Lebanon’s political and financial leaders are responsible for forcing most of the country’s population into poverty, the UN Special Rapporteur on extreme poverty, Olivier De Schutter, said in a report published Wednesday.
He stressed that the Lebanese State, including its Central Bank, is responsible for human rights violations, including the unnecessary immiseration of the population, that have resulted from this man-made crisis.
“Lebanon needs to change course. The misery inflicted on the population can be reversed with leadership that places social justice, transparency and accountability at the core of its actions,” he said.
The report follows De Schutter’s visit to Lebanon last November and an investigation into the root causes and impacts of the country’s worst economic and financial crisis in history.
He warned that an entire generation has been condemned to destitution, with families skipping meals, children compelled to work and women facing increased violence.
The UN expert also stressed that the economic crisis in the country was entirely avoidable and that it was manufactured by failed government policies.

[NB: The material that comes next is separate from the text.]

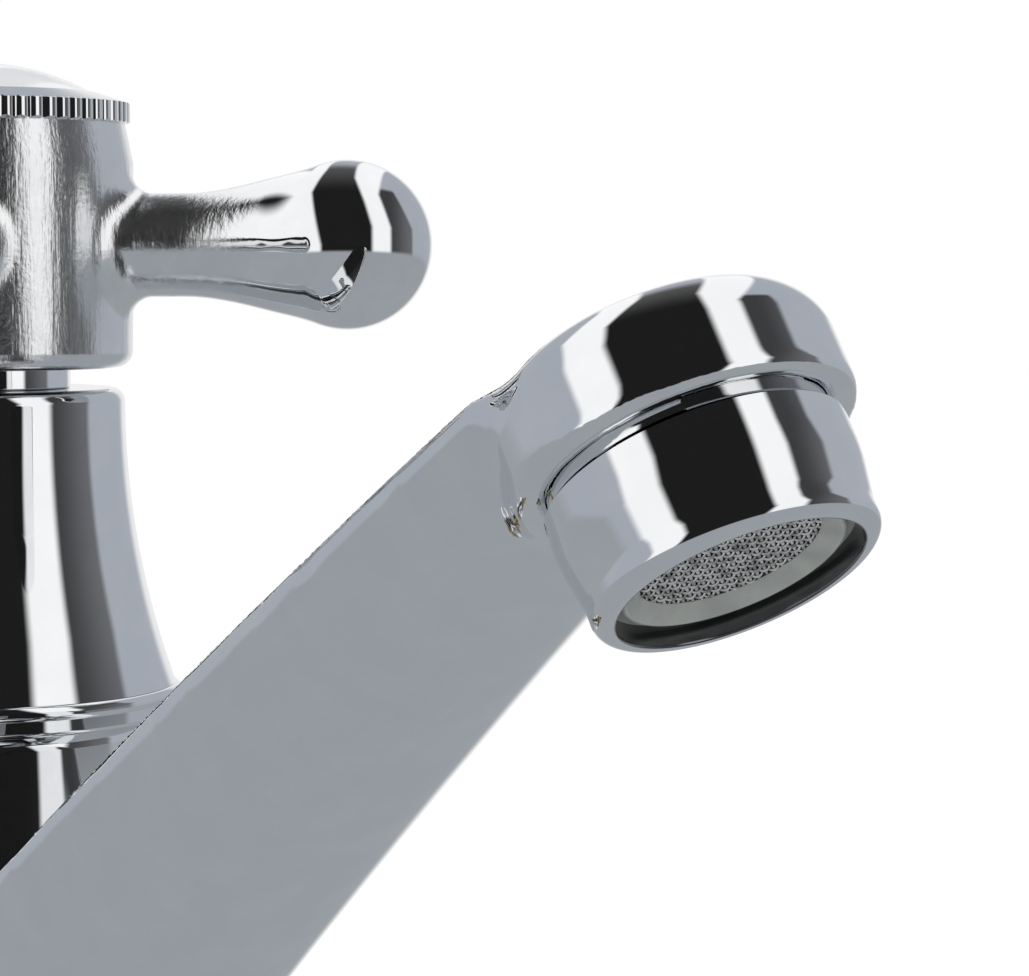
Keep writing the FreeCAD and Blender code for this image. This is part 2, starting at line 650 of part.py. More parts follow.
def is_arm_root(edge):
    """True for the closed curve where an arm leaves the hub."""
    box = edge.BoundBox
    narrow = ARM_NECK_RADIUS * 2.2
    if box.ZLength < ARM_NECK_RADIUS or box.ZLength > narrow:
        return False
    middle = edge.CenterOfMass
    return abs(math.hypot(middle.x, middle.y) - HUB_RADIUS) < 2.5


cross = cross.makeFillet(HUB_FILLET, [edge for edge in cross.Edges if is_arm_root(edge)])
index_thread = INDEX_SKIRT_RADIUS + THREAD_GAP
bush_room = BUSH_RADIUS + SLIP
cross = cross.cut([
    rod(HUB_BASE_RADIUS - HUB_SKIRT_WALL, hub_bottom, skirt_top),
    rod(bush_room, skirt_top, web_bottom),
    rod(HANDLE_SCREW_RADIUS + PLAY, web_bottom, web_top),
    rod(index_thread, web_top, hub_top)])
save("handle_cross", cross.removeSplitter())

bush = rod(BUSH_RADIUS, spline_bottom, spindle_top).cut(rod(SPINDLE_RADIUS + SLIP, spline_bottom, spindle_top))
save("spline_bush", bush)

washer_top = web_top + SCREW_WASHER_THICKNESS
save("screw_washer", tube(
    HANDLE_SCREW_HEAD_RADIUS, HANDLE_SCREW_RADIUS + PLAY, web_top, washer_top))
handle_screw = rod(HANDLE_SCREW_RADIUS, spindle_top - HANDLE_SCREW_GRIP, washer_top).fuse(turned([
    (0, washer_top),
    (HANDLE_SCREW_HEAD_RADIUS, washer_top),
    (HANDLE_SCREW_HEAD_RADIUS, washer_top + HANDLE_SCREW_HEAD, 0.8),
    (0, washer_top + HANDLE_SCREW_HEAD)]))
screw_slot = Part.makeBox(
    2 * HANDLE_SCREW_HEAD_RADIUS, HANDLE_SCREW_SLOT, HANDLE_SCREW_SLOT,
    Vector(-HANDLE_SCREW_HEAD_RADIUS, -HANDLE_SCREW_SLOT / 2,
           washer_top + HANDLE_SCREW_HEAD - HANDLE_SCREW_SLOT))
save("handle_screw", handle_screw.cut(screw_slot).removeSplitter())

# ---------------------------------------------------------------- index ring and porcelain disc
disc_room = DISC_RADIUS + SLIP
skirt_bottom = index_bottom - INDEX_SKIRT
index_ring = turned([
    (INDEX_BORE, skirt_bottom),
    (INDEX_SKIRT_RADIUS, skirt_bottom, 0.4),
    (INDEX_SKIRT_RADIUS, index_bottom),
    (INDEX_RADIUS, index_bottom, 0.2),
    (INDEX_RADIUS, index_top, 0.2),
    (disc_room + 0.4, bevel_top, 0.2),
    (disc_room, bevel_top),
    (disc_room, disc_bottom),
    (INDEX_BORE, disc_bottom)])
flute = Part.makeCylinder(
    FLUTE_DEPTH, INDEX_HEIGHT, Vector(INDEX_RADIUS, 0, index_bottom))
save("index_ring", index_ring.cut(around(flute, FLUTE_COUNT)))

dome_radius = (DISC_RADIUS ** 2 + DISC_DOME ** 2) / (2 * DISC_DOME)
disc = rod(DISC_RADIUS, disc_bottom, bevel_top + DISC_DOME).common(
    Part.makeSphere(dome_radius, Vector(0, 0, bevel_top + DISC_DOME - dome_radius)))
save("index_disc", disc)

save("index_o_ring", o_ring(
    INDEX_BORE - INDEX_RING_SECTION - SLIP, INDEX_RING_SECTION, disc_bottom - INDEX_RING_SECTION - SLIP))

# ---------------------------------------------------------------- aerator, in the outlet's frame
thread_room = SPIGOT_RADIUS + THREAD_GAP
insert_flange_radius = SPIGOT_RADIUS - 0.7
insert_flange_bottom = SHELL_LEDGE
insert_flange_top = insert_flange_bottom + INSERT_FLANGE_THICKNESS
shell = turned([
    (OUTLET_RADIUS, 0, 0.2),
    (SHELL_LIP_RADIUS, 0, SHELL_LIP_ROUNDING),
    (SHELL_LIP_RADIUS, SHELL_LIP_START),
    (SHELL_RADIUS, SHELL_TAPER_START),
    (SHELL_RADIUS, SHELL_TOP - SHELL_TOP_CHAMFER),
    (SHELL_RADIUS - SHELL_TOP_CHAMFER, SHELL_TOP),
    (thread_room, SHELL_TOP),
    (thread_room, insert_flange_top),
    (insert_flange_radius + SLIP, insert_flange_top),
    (insert_flange_radius + SLIP, SHELL_LEDGE),
    (OUTLET_RADIUS, SHELL_LEDGE)])
save("aerator_shell", at_outlet(shell))

insert_body = min(SPIGOT_BORE - PLAY, INSERT_NOSE_RADIUS)
screen_top = SCREEN_PLACE + SCREEN_THICKNESS
screen_room = SCREEN_RADIUS + SCREEN_EDGE + SLIP
insert = turned([
    (SCREEN_RADIUS, SCREEN_PLACE),
    (INSERT_NOSE_RADIUS - 0.3, INSERT_NOSE, 0.3),
    (INSERT_NOSE_RADIUS, INSERT_NOSE + 0.2),
    (INSERT_NOSE_RADIUS, insert_flange_bottom),
    (insert_flange_radius, insert_flange_bottom),
    (insert_flange_radius, insert_flange_top),
    (insert_body, insert_flange_top),
    (insert_body, INSERT_DEPTH),
    (insert_body - INSERT_WALL, INSERT_DEPTH),
    (insert_body - INSERT_WALL, DIFFUSER_PLACE),
    (screen_room - 0.6, DIFFUSER_PLACE),
    (screen_room - 0.6, screen_top + 0.6),
    (screen_room, screen_top + 0.6),
    (screen_room, SCREEN_PLACE + SLIP),
    (SCREEN_RADIUS, SCREEN_PLACE + SLIP)])
save("aerator_insert", at_outlet(insert))

screen = rod(SCREEN_RADIUS + SCREEN_EDGE, SCREEN_PLACE + SLIP, screen_top)
save("aerator_screen", at_outlet(screen))

diffuser_radius = insert_body - INSERT_WALL - SLIP
diffuser = rod(diffuser_radius, DIFFUSER_PLACE, DIFFUSER_PLACE + DIFFUSER_THICKNESS)
holes = []
for ring in range(1, DIFFUSER_RINGS + 1):
    hole = Part.makeCylinder(
        DIFFUSER_HOLE_RADIUS, DIFFUSER_THICKNESS, Vector(ring * DIFFUSER_RING_PITCH, 0, DIFFUSER_PLACE))
    holes += around(hole, 6 * ring)
save("aerator_diffuser", at_outlet(diffuser.cut(holes)))

inlet_screen = turned([
    (0, DIFFUSER_PLACE + DIFFUSER_THICKNESS),
    (diffuser_radius, DIFFUSER_PLACE + DIFFUSER_THICKNESS),
    (diffuser_radius, DIFFUSER_PLACE + DIFFUSER_THICKNESS + SCREEN_THICKNESS),
    (0, INSERT_DEPTH)])
save("aerator_inlet_screen", at_outlet(inlet_screen))

save("aerator_seal", at_outlet(tube(
    insert_flange_radius, insert_body + SLIP, insert_flange_top, SPIGOT_END)))
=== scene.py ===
import math

import bmesh
import bpy
import numpy as np
from mathutils import Matrix, Vector


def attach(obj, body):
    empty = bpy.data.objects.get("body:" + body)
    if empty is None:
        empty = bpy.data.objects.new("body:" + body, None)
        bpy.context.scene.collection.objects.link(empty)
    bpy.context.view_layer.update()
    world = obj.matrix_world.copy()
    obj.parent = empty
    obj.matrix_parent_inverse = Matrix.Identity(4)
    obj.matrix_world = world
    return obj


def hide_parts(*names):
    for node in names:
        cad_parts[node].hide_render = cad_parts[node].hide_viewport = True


# A pillar tap with a cross handle. Sizes are in millimetres until a mesh is made.
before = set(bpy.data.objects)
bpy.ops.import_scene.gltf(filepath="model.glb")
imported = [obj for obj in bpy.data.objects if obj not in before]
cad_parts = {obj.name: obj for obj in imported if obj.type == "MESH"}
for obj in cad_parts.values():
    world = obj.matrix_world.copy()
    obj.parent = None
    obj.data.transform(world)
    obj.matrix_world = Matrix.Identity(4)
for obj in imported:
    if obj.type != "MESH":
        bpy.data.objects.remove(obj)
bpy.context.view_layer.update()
MM = 0.001

# ---------------------------------------------------------------- studio
# The tap stands in a white room with a black screen round the camera, long lamps on both
# sides of it and a dark screen on the right, which polished metal shows as bands. For
# everything else the room is plain and white.
scene = bpy.context.scene
scene.view_settings.view_transform = "Standard"

CAMERA_PLACE = (-0.1472, -0.2835, 0.108)
CAMERA_TURN = 37.0           # degrees right of straight ahead
CAMERA_DROP = 4.07           # degrees below level
CAMERA_LENS = 110.2

camera_data = bpy.data.cameras.new("camera")
camera_data.lens = CAMERA_LENS
camera_data.sensor_width = 36.0
camera_data.clip_start = 0.01
camera_data.clip_end = 20.0
camera = bpy.data.objects.new("camera", camera_data)
camera.location = CAMERA_PLACE
camera.rotation_euler = (math.radians(90 - CAMERA_DROP), 0, math.radians(-CAMERA_TURN))
scene.collection.objects.link(camera)
scene.camera = camera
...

De Schutter expressed his regrets that Lebanon lacks comprehensive, accurate official data on poverty, revealing that most baseline data collection efforts are currently undertaken by NGOs and UN agencies.
“The Government’s failure to collect data hampers analysis, sound policy proposals and its own ability to alleviate poverty,” he said.
Also, De Schutter accused the political leadership of being completely out of touch with reality, including with the desperation they’ve created by destroying people’s lives.
The UN expert found that since 2019, over 80 percent of Lebanon’s population has been pushed into poverty, the currency has lost 95 percent of its value, and prices have increased by more than 200 percent.
He said that nine in 10 people are finding it difficult to get by on their income and more than 6 in 10 would leave the country if they could.
The UN expert then concluded that the international community can and should provide support, but such support will only have an impact if structural reforms are adopted to put an end to the process of impoverishment.
The UN report came days before the parliamentary elections scheduled for Sunday, the first since the start of the economic collapse in the country.
However, experts believe the elections will not produce a change in the general political scene, despite large-scale popular uprising against the political class.